[This op-ed was co-authored with Moshe Z. Marvit.]
Maybe we should thank Joe Ricketts for closing his Gothamist and DNAinfo websites in petty retaliation for the writers’ vote for a union. Or maybe the NBC News executives who turned a blind eye to Matt Lauer’s harassment of female colleagues until the #MeToo movement empowered enough of them to make their complaints too official to ignore. Or the federal contractor that fired a bicycle-riding employee who flipped off the president’s motorcade, a gesture captured in a photo that went viral.
These bosses revealed that a workers’ rights system that is applied unequally to only some workplaces and only some employees is no way to ensure that everyone’s rights are respected. Workers may have the right to do their jobs free from sexual harassment and assault, but it has become increasingly clear that employers violate those rights by exploiting the power disparity in the workplace.
Similarly, workers may have a right to organize a union and collectively bargain, but in reality workers are often fired for organizing, and the laws against such practices — like all protections against unfair terminations — place the burden on employees to prove illegitimate intent.
Bosses hold all the power in the at-will employment system that most American workers are subject to, under which they can be fired for “good cause, bad cause or no cause.” Employees who speak up risk everything — their jobs, their reputations, their livelihoods — while facing the unfair legal burden of having to prove their boss’s intentions. Until workers have the freedom from unfair firing, too many workplace rights will remain unfulfilled.
The alternative to at-will employment is “just cause,” which is the principle that an employee can be fired only for a legitimate, serious, work-performance reason.
The “just cause” system is typically part of union contracts. However, today only about 6 percent of private-sector employees are covered by a union contract. And there is a concerted effort to strip public-sector employees of many of their traditional rights and protections.
Republicans constantly argue that to compete, American corporations need to be treated like their European counterparts when it comes to corporate taxes — Europe has a very low average tax rate. Workers deserve a similar push to receive the job protections that their European counterparts enjoy.
A just-cause rule would give workers greater freedom to say no to requests that have nothing to do with their jobs, like “Can you pick up my dry cleaning?” or “Come up to my hotel room.” It would provide workers more power to resist unfair schedule changes, like an attempt to cancel a preapproved vacation. It would allow workers to resist mandatory overtime presented as voluntary. It would firmly place the burden on an employer to show that the reason it fired an employee had nothing to do with, say, the sick day she took to care for her child or the memo she wrote to complain about a powerful co-worker making sexual advances (three-quarters of women who have filed sexual harassment claims at work experience retaliation, according to one report).
The idea for a just-cause law is not novel. It is the norm in most democracies around the world, and our law reviews are filled with arguments in favor of it.
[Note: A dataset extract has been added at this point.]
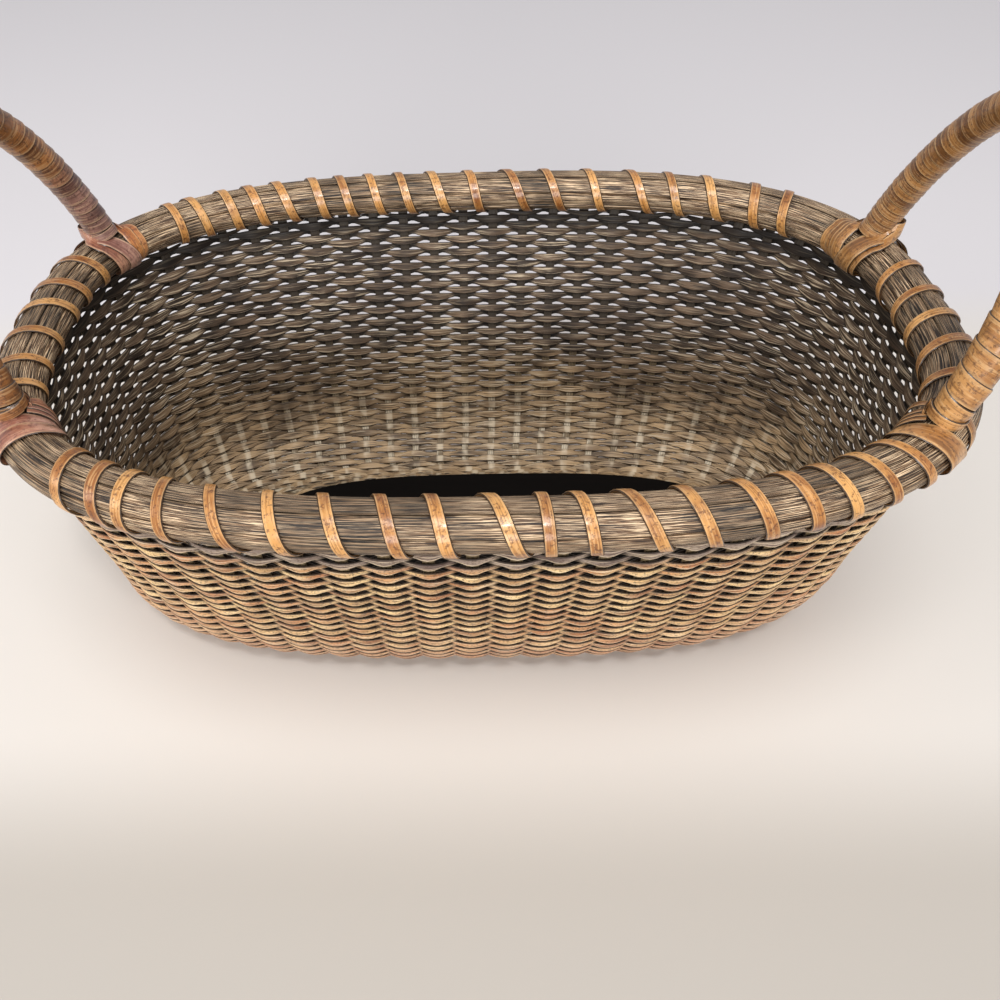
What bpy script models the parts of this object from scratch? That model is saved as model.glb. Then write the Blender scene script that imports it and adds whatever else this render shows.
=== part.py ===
# Oval woven basket with a lashed rim and two arched end handles.
# Metres, +Z up, +X along the basket, origin under the middle of the base board.

import math

import bmesh
import bpy
import numpy as np
from mathutils import Vector

MM = 0.001

# Clearances between touching pieces
GAP = 0.3 * MM
LASH_AIR = 0.34 * MM
MERGE = 0.01 * MM

# Rim, measured on its centre line
RIM_HALF_LENGTH = 124.6 * MM
RIM_HALF_WIDTH = 78.2 * MM
RIM_SQUARENESS = 2.82
RIM_HEIGHT = 97.9 * MM
RIM_BAR_WIDTH = 14.0 * MM
RIM_BAR_HEIGHT = 11.9 * MM
HOOP_ARC_STEPS = 5
SPLINT_WIDTH = 3.6 * MM
SPLINT_THICKNESS = 0.7 * MM

# Base board
BOARD_HALF_LENGTH = 87.0 * MM
BOARD_HALF_WIDTH = 33.5 * MM
BOARD_SHIFT = 8.0 * MM
BOARD_SQUARENESS = 2.9
BOARD_THICKNESS = 7.0 * MM
BOARD_BEVEL = 1.0 * MM
GROOVE_DEPTH = 4.0 * MM

# Staves and weave
STAVE_COUNT = 65
STAVE_WIDTH = 3.2 * MM
STAVE_THICKNESS = 0.9 * MM
STAVE_TOP_MARGIN = 0.6 * MM
STAVE_FOOT_RING = 1.5 * MM
STAVE_FOOT_AIR = 0.6 * MM
STAVE_AIR = 0.45 * MM
WEAVER_THICKNESS = 0.9 * MM
WEAVE_TOP_CLEARANCE = 2.5 * MM
# Spread along the basket, spread across it, and height, each from board to rim
BOWL_PROFILE_SHARES = (
    (0.52, 0.145, 0.0),
    (0.70, 0.42, 0.09),
    (0.786, 0.567, 0.22),
    (0.825, 0.65, 0.365),
    (0.98, 0.98, 0.91),
)

# Cane lashed round the rim
LASH_WIDTH = 3.0 * MM
LASH_THICKNESS = 0.8 * MM
LASH_TURN_POINTS = 10
LASH_TURNS_LONG = 19
LASH_TURNS_END = 6
LASH_FOOT_CLEARANCE = 13.0 * MM

# Handles
HANDLE_LEAN = math.radians(16.0)
HANDLE_HEIGHT = 59.0 * MM
HANDLE_SQUARENESS = 1.8
HANDLE_CORE_RADIUS = 3.2 * MM
HANDLE_POINTS = 25
ARCH_NUDGE = 0.001
# Shares of the rim's half width at which the back foot and the front foot stand
HANDLE_FOOT_SHARES = {
    "left": (0.55, -0.54),
    "right": (0.43, -0.665),
}

# Flat cane wound round the handles
WRAP_TURNS = 24
WRAP_TURN_POINTS = 8
WRAP_THICKNESS = 0.8 * MM
WRAP_TURN_SPACE = 0.8 * MM
WRAP_FOOT_CLEARANCE = 14.5 * MM

# Crossed bands that tie each handle foot to the rim
BAND_WIDTH = 4.0 * MM
BAND_THICKNESS = 0.9 * MM
BAND_LAYER_AIR = 0.5 * MM
BAND_AIR = 1.0 * MM
BAND_ROD_AIR = 1.2 * MM
BAND_STACK_AIR = 2.2 * MM
BAND_LOW_RISE = 4.2 * MM
BAND_FOOT_REACH = 6.9 * MM
BAND_UNDER_REACH = 2.9 * MM
BAND_ARM_DEGREES = (-66.0, -30.0, 10.0, 45.0, 68.0)
BAND_ARC_DEGREES = (0.0, 45.0, 90.0, 135.0, 180.0)

COLOURS = {
    "base_board": (0.030, 0.022, 0.018, 1.0),
    "staves": (0.20, 0.15, 0.10, 1.0),
    "weave_outer_face": (0.48, 0.31, 0.14, 1.0),
    "weave_inner_face": (0.07, 0.048, 0.032, 1.0),
    "rim": (0.16, 0.11, 0.075, 1.0),
    "lashing": (0.60, 0.30, 0.085, 1.0),
    "handle": (0.50, 0.24, 0.09, 1.0),
}
ROUGHNESS = {"base_board": 0.55, "rim": 0.5, "lashing": 0.35, "handle": 0.38}
PLAIN_ROUGHNESS = 0.6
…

Years ago, for example, Montana passed a wrongful discharge law that offers significant, though not complete, protections for many employees.
We are at a time in this country when just cause may be a necessity. Employers have become increasingly adept at violating workers’ rights with impunity. And the judiciary, which is responsible for determining employers’ intent in discrimination cases, is increasingly filled with “originalists” like the new Supreme Court justice Neil Gorsuch, who are inclined to side with employers and to believe that workers have no right to break a rule even if their lives depend on it.
Senate Democrats have indicated a willingness to propose bold solutions for restoring a balance of power between workers and corporations as a part of their “Better Deal.” Their labor bill would ban “right to work” provisions, which permit workers who are represented by a union to pay nothing for that representation; restore workers’ right to engage in solidarity activism; and expand the National Labor Relations Act to cover public-sector as well as private-sector workers and create financial penalties to bosses who willfully break the law.
If the bill had passed 40 years ago, it might have prevented our current age of vast inequality. The prevalence of outsourcing, subcontracting and other union-avoidance business strategies make it pretty clear that employers would continue to evade and sabotage any system of labor rights that is tied to an individual employer, rather than one that applies to all employers.
We need a law that protects and empowers workers to speak out to ask for raises, to combat sexual harassment, to complain about unsafe working conditions and, yes, to join unions.
Just cause — a legal right to your job — should be an essential part of any package of reforms to restore workplace dignity and fairness.